Here is great Doc from CCO that outline Voice Translation Profiles and has examples of

various situations. Letting the GW handle it to me seems most straight forward if its H323 GW

Why make CUCM have to even deal with it?

Has example for blocking ext

http://www.cisco.com/en/US/customer/tech/tk652/tk90/technologies_configuration_example09186a00803f818a.shtml

HTH, if it does not answer what your after pls give me some more details on what you want to accomplishand I will see if I can help

George

I'm familiar with the use of translation profiles and rules as I highlighted in the original post.  My question is a bit theoretical and exploration.

I'm looking to see if there are alternatives to using translation profiles as translation rules are limited to only 15 entries so they don't scale super well.  Some customers have deployed MGCP gateways vs.

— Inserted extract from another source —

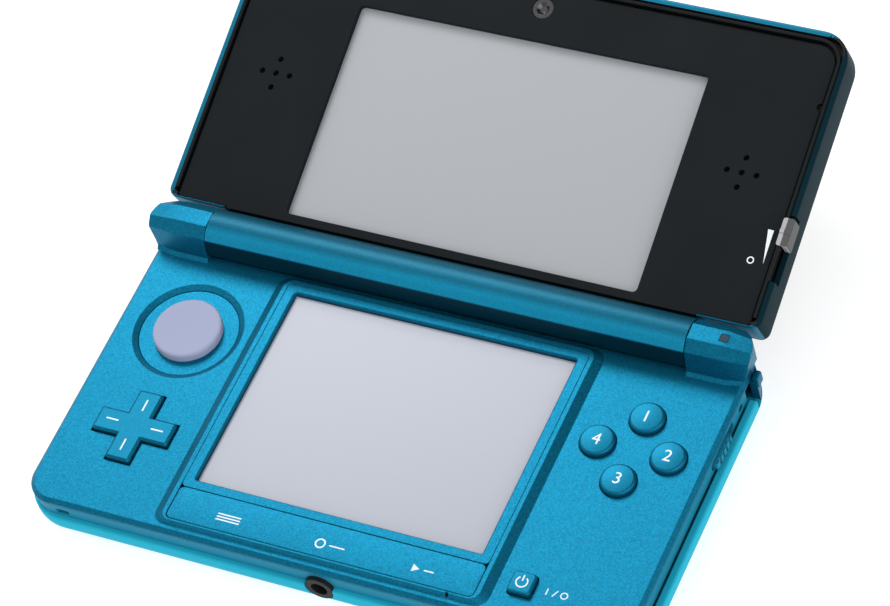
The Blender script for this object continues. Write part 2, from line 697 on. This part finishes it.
# ------------------------------------------------------------------ key light
KEY_POWER = 3.95
KEY_SIZE = 0.34
KEY_DISTANCE = 0.85
KEY_TARGET = Vector((0, 0.02, 0.01))
KEY_DIRECTION = Vector((-0.42, 0.56, 0.71)).normalized()   # up, behind and to the left

light = bpy.data.lights.new("key_light", "AREA")
light.shape = "RECTANGLE"
light.size = KEY_SIZE
light.size_y = KEY_SIZE
light.energy = KEY_POWER
key_light = bpy.data.objects.new("key_light", light)
key_light.location = KEY_TARGET + KEY_DIRECTION * KEY_DISTANCE
key_light.rotation_euler = (-KEY_DIRECTION).to_track_quat("-Z", "Y").to_euler()
bpy.context.scene.collection.objects.link(key_light)

# ------------------------------------------------------------------ studio world
AMBIENT = 0.22
DARKEST = 0.03
STUDIO_COLOUR = (0.97, 0.985, 1.0, 1.0)
# Soft patches of wall: direction, cosine where it starts, cosine where it is full, strength
WALLS = [((-0.45, -0.75, 0.5), 0.2, 0.95, 0.38),    # front left
         ((-0.95, 0.25, 0.1), 0.3, 0.95, 0.55),     # left
         ((0.05, -0.1, 1.0), 0.75, 1.0, 0.7),       # ceiling
         ((0.95, -0.32, 0.03), 0.45, 0.95, 2.2),    # right
         ((0.6, 0.5, 0.6), 0.3, 0.9, -0.17)]        # darker above the back right

world = bpy.data.worlds.new("studio")
bpy.context.scene.world = world
studio = Tree(world)
output = studio.add("ShaderNodeOutputWorld")
background = studio.add("ShaderNodeBackground")
around = studio.add("ShaderNodeTexCoord").outputs["Generated"]
strength = AMBIENT
for direction, low, high, patch_strength in WALLS:
    dot = studio.add("ShaderNodeVectorMath", {0: around, 1: Vector(direction).normalized()},
                     operation="DOT_PRODUCT")
    patch = studio.remap(dot.outputs["Value"], source=(low, high),
                         target=(0.0, patch_strength), interpolation="SMOOTHSTEP")
    strength = studio.math("ADD", strength, patch)
strength = studio.math("MAXIMUM", strength, DARKEST)
studio.put(background.inputs["Color"], STUDIO_COLOUR)
studio.put(background.inputs["Strength"], strength)
studio.put(output.inputs[0], background.outputs[0])

view = bpy.context.scene.view_settings
view.view_transform = "Standard"
view.look = "None"
view.exposure = 0.0
view.gamma = 1.0

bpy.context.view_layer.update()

H323 and thus don't have a solution other than to convert.  Would this new CUCM feature fit the bill?

Thanks for the feedback.

That sounds like a fundamental change to core call processing which seems excessive just to address blocked calls.  You are off-loading the call routing function to another device for all calls.  That's a big step.

If you are running into the 15 rule limit on translation patterns, there is a TCL script that allows up to 100 numbers to be blocked or redirected.  It's over at developer.cisco.com under TCL scripting.  It's called ANI Filtering.

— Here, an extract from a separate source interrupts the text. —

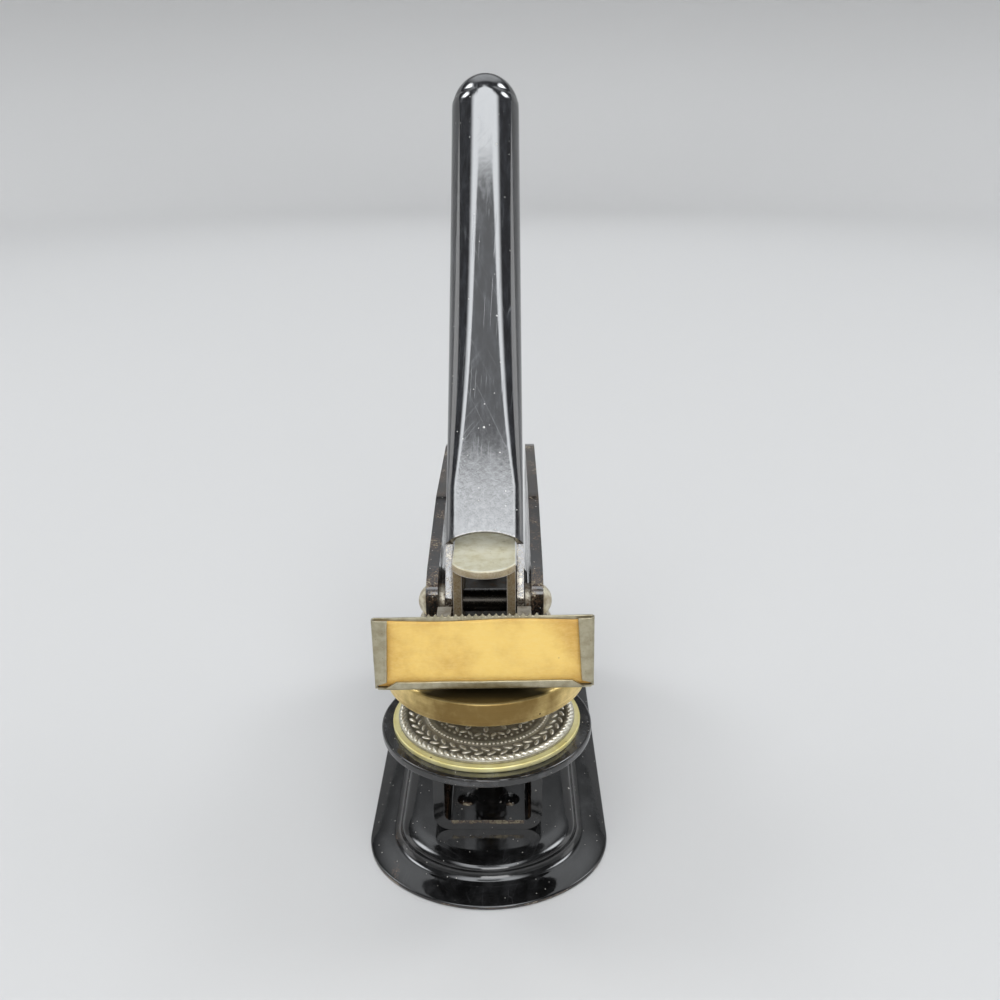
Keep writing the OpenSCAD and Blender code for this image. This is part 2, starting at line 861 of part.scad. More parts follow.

The ANI TCL script was a new one to me.  Rated +5

It looks like the offload isn't for the whole system but can be tied to an individual translation pattern.  So in essence selectively allowing for external logic to dictate call control.  Seems like there could be some pretty powerful uses.  I'm just searching for those applicable applications of the technology.

FYI, the script has been modified to allow up to 1000 caller-ids.  Putting that one in my pocket for future use. 

Thanks again.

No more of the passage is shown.